Osama bin Laden is many things to many people, particularly when one considers his life over the course of the last 30 years. A one time a hero of the mujahideen in Afghanistan, and until recently, the world’s most wanted man.
The assassination of Osama bin Laden has posited questions relating to whether or not the US has been vindicated in its policies relating to arbitrary detention and extrajudicial killings.
According to a number of sources, there have been suggestions that one of the most vital clues leading up to his identification,
came from a detainee held at Guantanamo Bay. There is no way of testing the veracity of this claim as it may be a covert attempt at providing legitimacy to those who claim that Guantanamo Bay has been a success story for the US. Whatever the truth of the matter and in time we may learn more, out of the many thousands of false confessions that were extracted under torture and abuse, the legacy of Guantanamo is one that has tarnished the reputation of the US and only undermined its proclaimed values.
The incident is also an extension of the Obama doctrine – kill, don’t detain. From the perspective of the administration of justice, the targeted killing of bin Laden has been counterproductive in that there can never be an independent judicial process to test the multitude of charges laid at the door of the accused as happened with the alleged war criminals at Nuremberg. Whilst it may not have served the propaganda value of a dead bin Laden who could be depicted as the master of every heinous terrorist atrocity since he fell out with the CIA, it would have made more sense to attempt to capture the man and provide him with due process, a strong message that a western conception of justice has some meaning. That has been the rationale behind the war crimes tribunals held at the Hague in relation to defendants who committed genocide. If the rule of law permits such crimes to be prosecuted then it could have withstood the anguish of unearthing the wrongdoings of Bin laden.
Regardless of whether or not the principles of necessity and proportionality were adhered to from an international law perspective, the
order to kill bin Laden and not detain him has sent the wrong message in terms of the continuation of this conflict – that justice can only be achieved through the barrel of a gun.
Osama bin Laden is many things to many people, particularly when one considers his life over the course of the last 30 years. A one time a hero of the mujahideen in Afghanistan, and until recently, the world’s most wanted man.

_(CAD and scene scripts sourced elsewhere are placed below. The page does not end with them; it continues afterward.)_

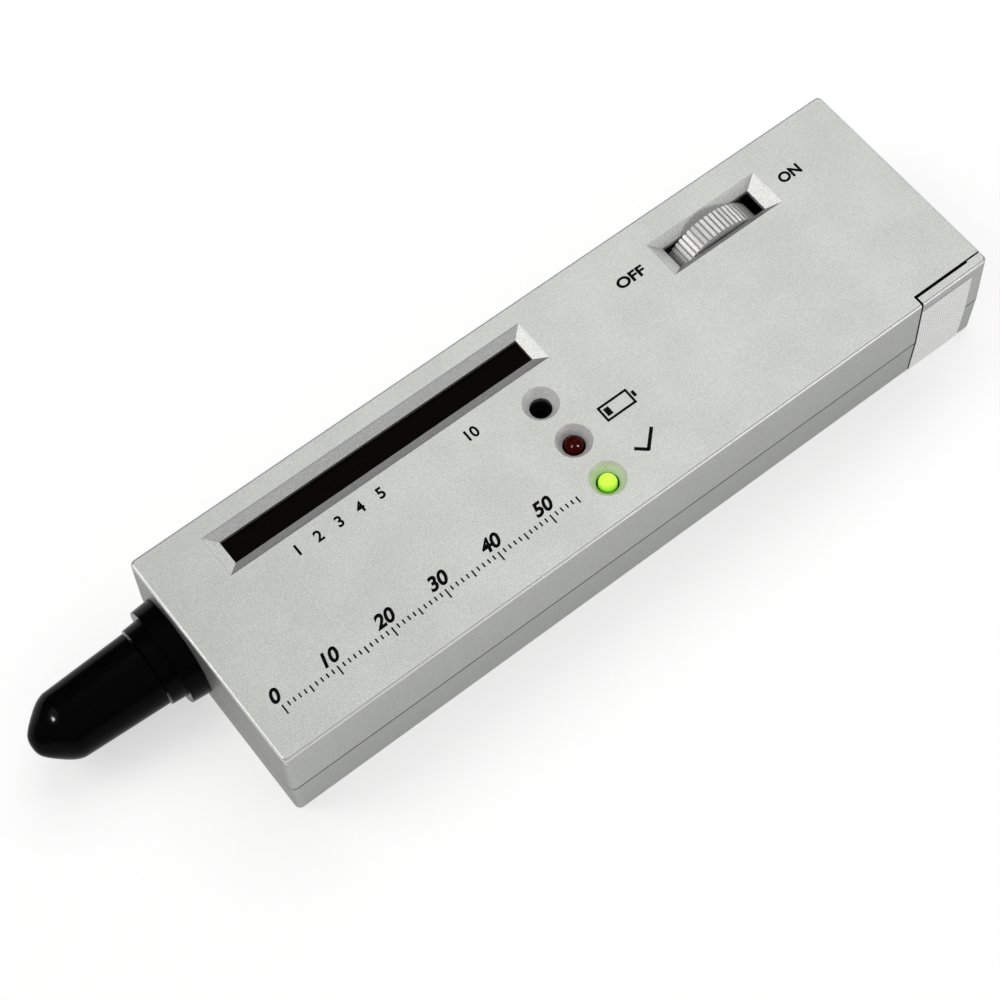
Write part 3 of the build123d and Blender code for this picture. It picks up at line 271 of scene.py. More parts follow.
def build_skin(graph: Graph) -> None:
    """Where a point lies in a box: 1 inside it, and 1 along the box's edges.

    Args:
        graph: The calls that fill the group.
    """
    kinds = {"Vector": "Vector", "Low": "Vector", "High": "Vector", "Softness": "Float"}
    start, end = open_sockets(graph.tree, kinds, ("Inside", "Edge"))
    past_low = graph.vector("SUBTRACT", start.outputs["Vector"], start.outputs["Low"])
    to_high = graph.vector("SUBTRACT", start.outputs["High"], start.outputs["Vector"])
    near = graph.axes(graph.vector("MINIMUM", past_low, to_high))
    least = graph.math("MINIMUM", near[0], graph.math("MINIMUM", near[1], near[2]))
    lesser, greater = graph.math("MINIMUM", near[0], near[1]), graph.math("MAXIMUM", near[0], near[1])
    middle = graph.math("MAXIMUM", lesser, graph.math("MINIMUM", greater, near[2]))
    soft = start.outputs["Softness"]
    graph.tree.links.new(graph.math("DIVIDE", least, soft, clamp=True), end.inputs["Inside"])
    away = graph.math("DIVIDE", graph.math("ABSOLUTE", middle), soft, clamp=True)
    graph.tree.links.new(graph.outside(away), end.inputs["Edge"])


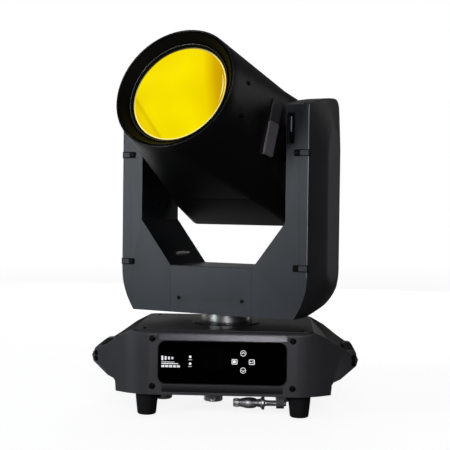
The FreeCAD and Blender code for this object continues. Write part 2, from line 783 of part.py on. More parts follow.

Western history books may seek to remember him as an evil man, but as we know history is written by the victors and there is no end to the war in sight. However, if we have learnt anything from political violence, it is that nothing exists within a vacuum. Even according to those within the US, such as former CIA chief of the bin Laden unit, Michael Scheuer, he portrayed other traits which were praiseworthy,
"...pious, brave, generous, intelligent, charismatic, patient, visionary, stubborn, egalitarian, and, most of all, realistic...". The question that remains unanswered is what made a man with those qualities become the most wanted on the planet – dead or alive. The answer is crucial if we are to call a halt to the hatred that will bellow out of the cauldron boiling away now in the AQ franchise.
Like so many of those who chose violence as a means of effecting change, inevitably the deaths of civilians taint the very causes they seek to strive for. While many Muslims around the world sympathised with the desire to remove western interference from Muslim lands, the means to be used differed greatly, with the large majority of Muslims being against the targeting of civilians.
In the end, the death of Osama bin Laden has served his cause and branded him forever in the minds of his enemies and supporters – gunned down and free or shot like a hoodlum in the wild west. So we need to ask ourselves, is Osama bin Laden really dead, or are has the shoot to kill policy merely created the grounds for spawning thousands more bin Ladens ready to take his mantle?
The cycle of violence in the War on Terror is one which has seen both sides constantly using new tactics and means to gain the upper hand on the other. With Obama’s message to the world being that there is no room to provide due process, the conflict has become more deadly than ever. Far too many will see his actions as a sign that there are no more rules and its kill or be killed – it may be a time to celebrate for many but for the informed the fear is that we are all dispensable collateral in a war not of our choosing.